Entries with model source code ▸
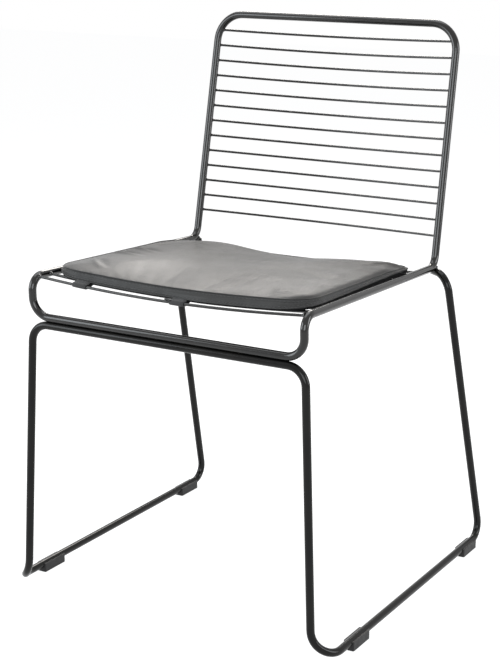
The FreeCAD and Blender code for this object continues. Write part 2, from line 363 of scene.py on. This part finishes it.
# Rows of the pad's side (see wall_point) and soft pleats along it: share and depth.
WALL_ROWS = (0.0, 0.12, 0.26, 0.36, 0.46, 0.58, 0.68, 0.78, 0.9, 1.0, 1.3, 1.65, 2.0)
PLEATS = ((0.0, 0.5), (0.36, 0.55), (0.68, 0.45), (0.97, 0.3))
PLEAT_W = 0.07
GRID_X, GRID_Y = 100, 80

# Swells and dips across the padded top: middle, width and height.
REAR_SWELLS = ((105, 55, 2.2), (20, 40, -1.4), (-95, 48, 4.4), (-190, 30, -2.0))
SITTING_DIP = ((0, 85, -2.0),)
LEFT_SLACK = ((-176, 30, -6.5),)
EDGE_SWELLS = ((178, 26, 1.4), (-185, 50, -1.2))

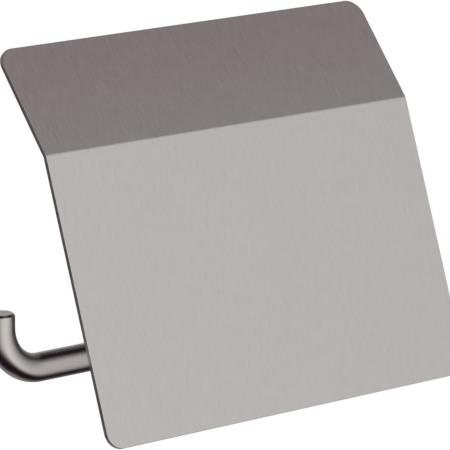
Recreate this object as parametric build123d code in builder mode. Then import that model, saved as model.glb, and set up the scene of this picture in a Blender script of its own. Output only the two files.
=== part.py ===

What you need to do ▸
Copy out each record, keeping every word as it is.

Solution to this problem ▸
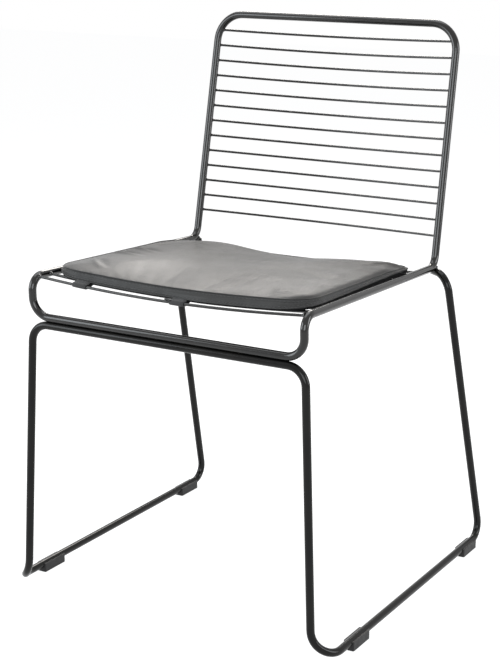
The FreeCAD and Blender code for this object continues. Write part 2, from line 363 of scene.py on. This part finishes it.
# Rows of the pad's side (see wall_point) and soft pleats along it: share and depth.
WALL_ROWS = (0.0, 0.12, 0.26, 0.36, 0.46, 0.58, 0.68, 0.78, 0.9, 1.0, 1.3, 1.65, 2.0)
PLEATS = ((0.0, 0.5), (0.36, 0.55), (0.68, 0.45), (0.97, 0.3))
PLEAT_W = 0.07
GRID_X, GRID_Y = 100, 80

# Swells and dips across the padded top: middle, width and height.
REAR_SWELLS = ((105, 55, 2.2), (20, 40, -1.4), (-95, 48, 4.4), (-190, 30, -2.0))
SITTING_DIP = ((0, 85, -2.0),)
LEFT_SLACK = ((-176, 30, -6.5),)
EDGE_SWELLS = ((178, 26, 1.4), (-185, 50, -1.2))

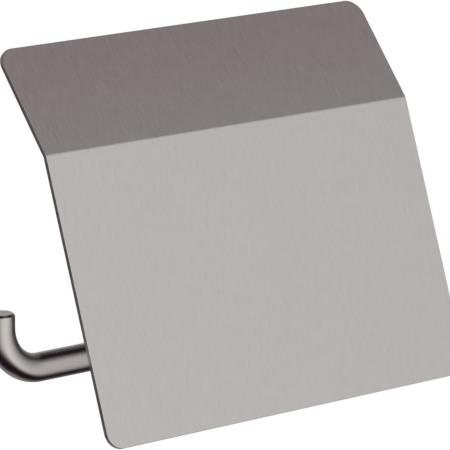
Recreate this object as parametric build123d code in builder mode. Then import that model, saved as model.glb, and set up the scene of this picture in a Blender script of its own. Output only the two files.
=== part.py ===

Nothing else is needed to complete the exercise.